→ Exercise: Reproduce each line from the first in the data through the line that contains "obj.parent = empty" exactly; give nothing else.

[Items from a data source]
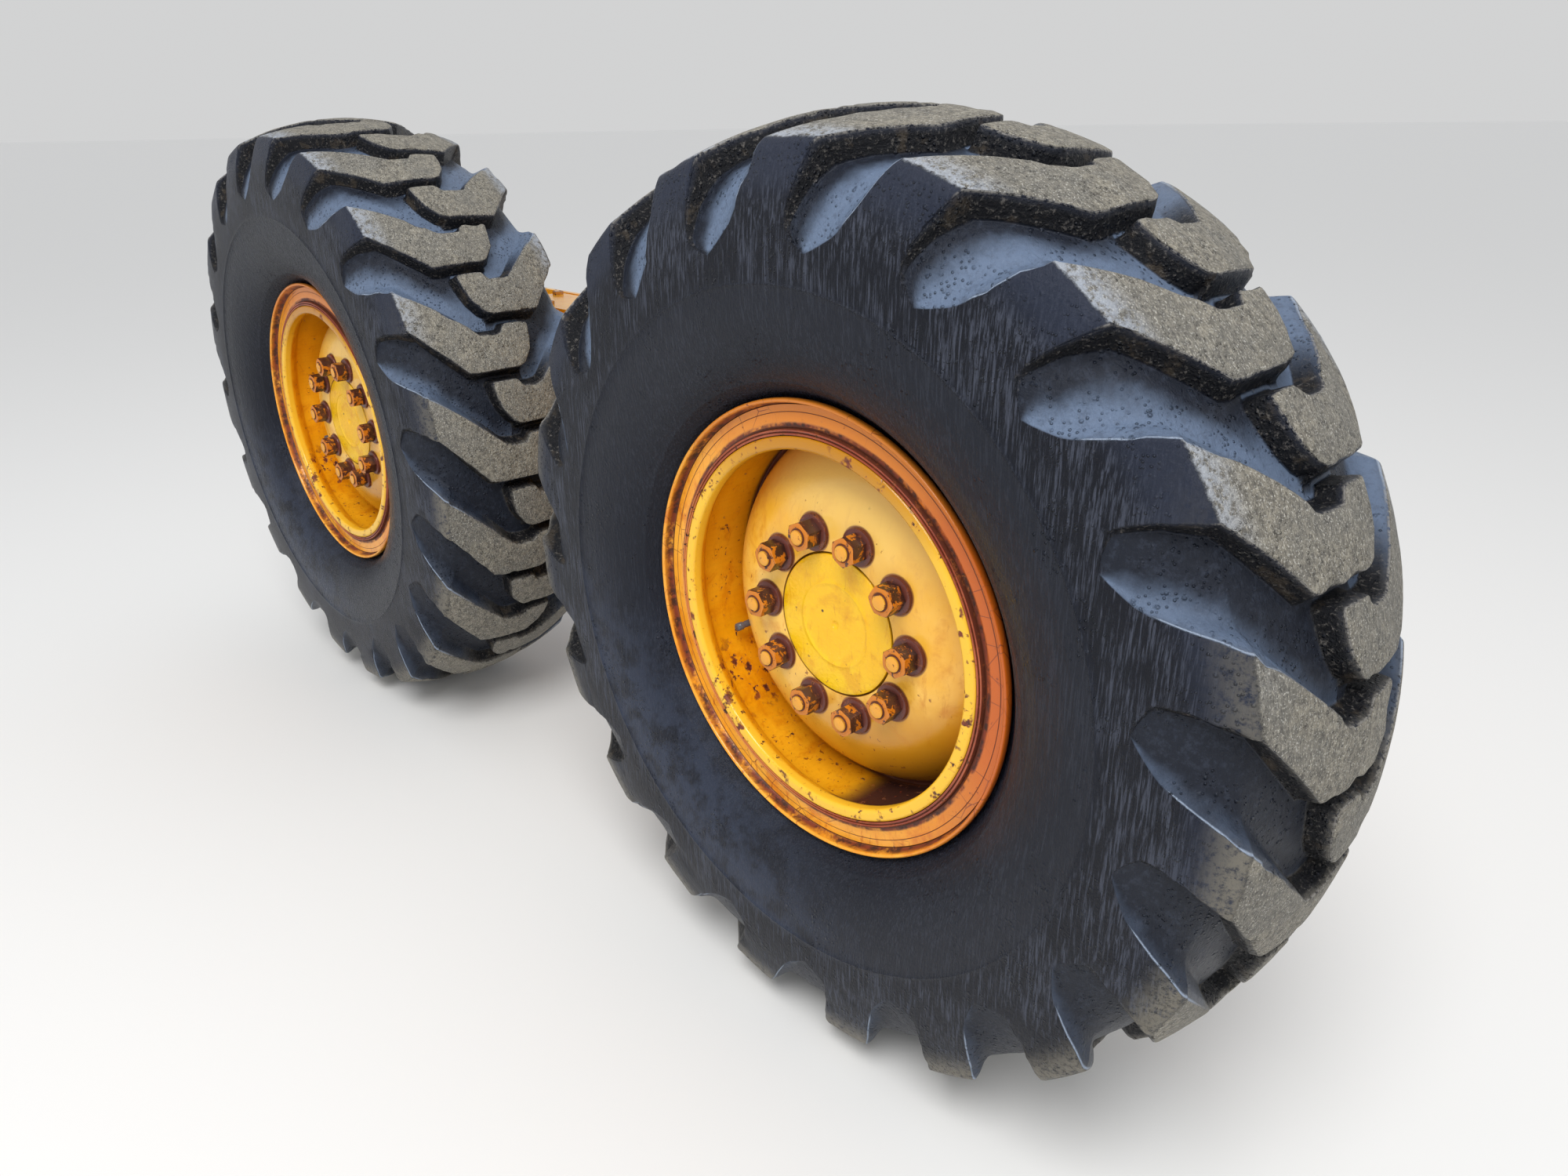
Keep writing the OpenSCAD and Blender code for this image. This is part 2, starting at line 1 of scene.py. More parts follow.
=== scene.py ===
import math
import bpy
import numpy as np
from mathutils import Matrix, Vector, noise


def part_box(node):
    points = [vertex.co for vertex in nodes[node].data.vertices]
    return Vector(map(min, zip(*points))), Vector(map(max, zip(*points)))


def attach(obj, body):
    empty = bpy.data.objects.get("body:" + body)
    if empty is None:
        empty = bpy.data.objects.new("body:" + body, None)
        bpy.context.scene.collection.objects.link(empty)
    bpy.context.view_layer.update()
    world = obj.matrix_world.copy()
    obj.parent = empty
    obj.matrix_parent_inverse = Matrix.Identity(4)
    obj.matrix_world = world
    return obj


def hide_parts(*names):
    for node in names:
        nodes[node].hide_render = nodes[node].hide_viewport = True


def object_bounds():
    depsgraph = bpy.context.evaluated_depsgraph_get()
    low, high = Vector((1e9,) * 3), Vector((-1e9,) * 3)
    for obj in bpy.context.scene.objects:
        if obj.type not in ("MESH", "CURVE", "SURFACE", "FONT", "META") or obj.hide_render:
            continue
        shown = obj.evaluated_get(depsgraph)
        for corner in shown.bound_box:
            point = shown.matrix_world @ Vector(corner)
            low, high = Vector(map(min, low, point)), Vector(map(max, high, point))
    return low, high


# %% [markdown]
# # Tandem drive of a motor grader
# One side of a grader's rear axle: two big wheels on a walking beam that swings about the
# axle's end. The solids of the part come in first, as a fixed frame. Every piece that is
# made here sits on them, in metres: X is forward, Y points in to the machine, Z is up.

# %% Load the frame
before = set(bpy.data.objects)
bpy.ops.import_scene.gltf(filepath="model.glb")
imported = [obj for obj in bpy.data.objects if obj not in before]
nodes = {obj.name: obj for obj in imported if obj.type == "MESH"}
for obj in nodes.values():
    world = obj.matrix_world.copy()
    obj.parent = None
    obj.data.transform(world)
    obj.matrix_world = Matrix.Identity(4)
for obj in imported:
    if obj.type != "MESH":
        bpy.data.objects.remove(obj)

cad_box = [list(corner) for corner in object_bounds()]
MM = 0.001
AXLES = {}
for end in ("front", "rear"):
    low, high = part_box(end + "_hub_cover")
    AXLES[end] = Vector(((low.x + high.x) / 2, 0, (low.z + high.z) / 2))
FLANGE_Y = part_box("front_side_ring")[0].y
MIDDLE_Y = (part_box("front_tyre")[0].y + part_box("front_tyre")[1].y) / 2
print("axles", AXLES, "outer flange plane", round(FLANGE_Y, 4), "tyre's middle", round(MIDDLE_Y, 4))

# %% [markdown]
# ## Camera, floor and light
# A camera has a place, a lens and three directions. The near wheel is seen from in front
# and above, so its far side is much smaller than its near side: a short lens stands close
# by. The light is that of a bright grey day: a pale sky all round and one large soft lamp.

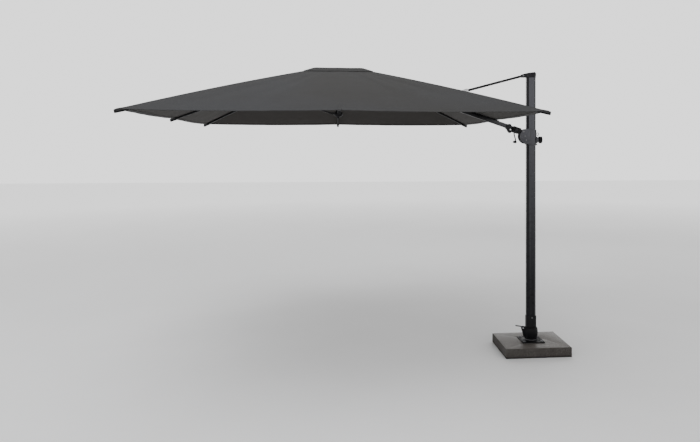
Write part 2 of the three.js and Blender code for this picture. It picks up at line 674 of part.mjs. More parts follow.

→ Final answer:
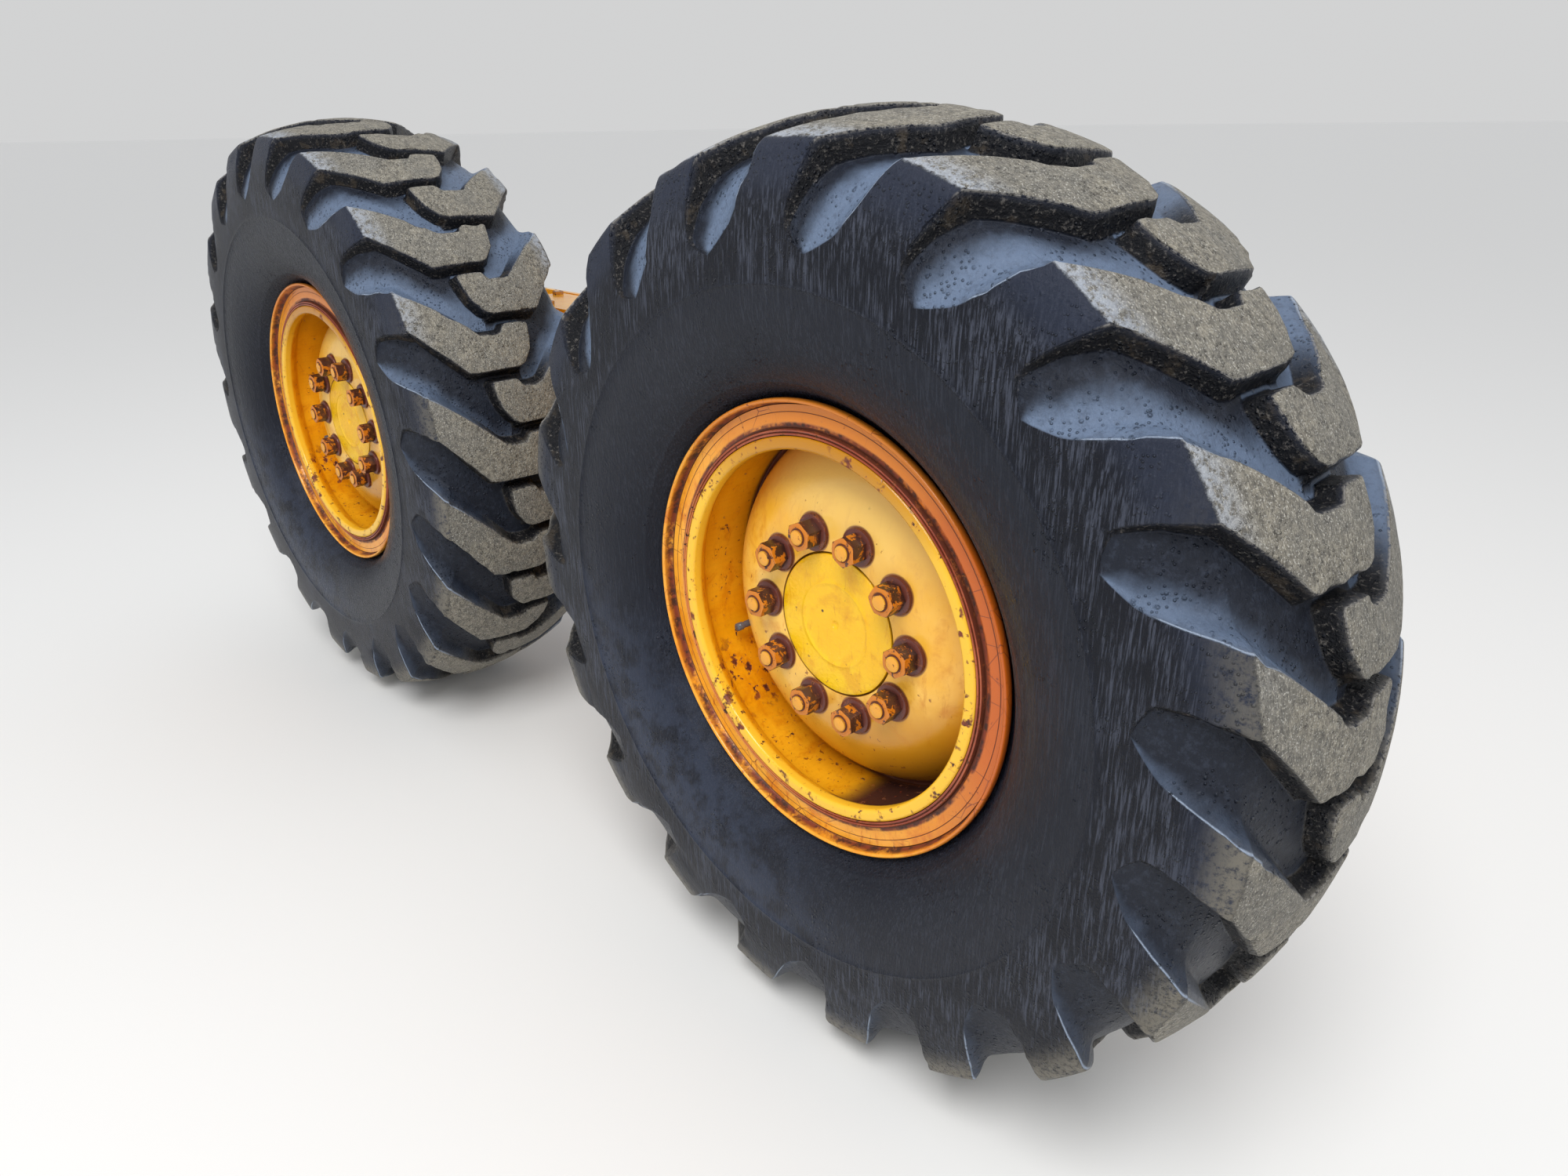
Keep writing the OpenSCAD and Blender code for this image. This is part 2, starting at line 1 of scene.py. More parts follow.
=== scene.py ===
import math
import bpy
import numpy as np
from mathutils import Matrix, Vector, noise


def part_box(node):
    points = [vertex.co for vertex in nodes[node].data.vertices]
    return Vector(map(min, zip(*points))), Vector(map(max, zip(*points)))


def attach(obj, body):
    empty = bpy.data.objects.get("body:" + body)
    if empty is None:
        empty = bpy.data.objects.new("body:" + body, None)
        bpy.context.scene.collection.objects.link(empty)
    bpy.context.view_layer.update()
    world = obj.matrix_world.copy()
    obj.parent = empty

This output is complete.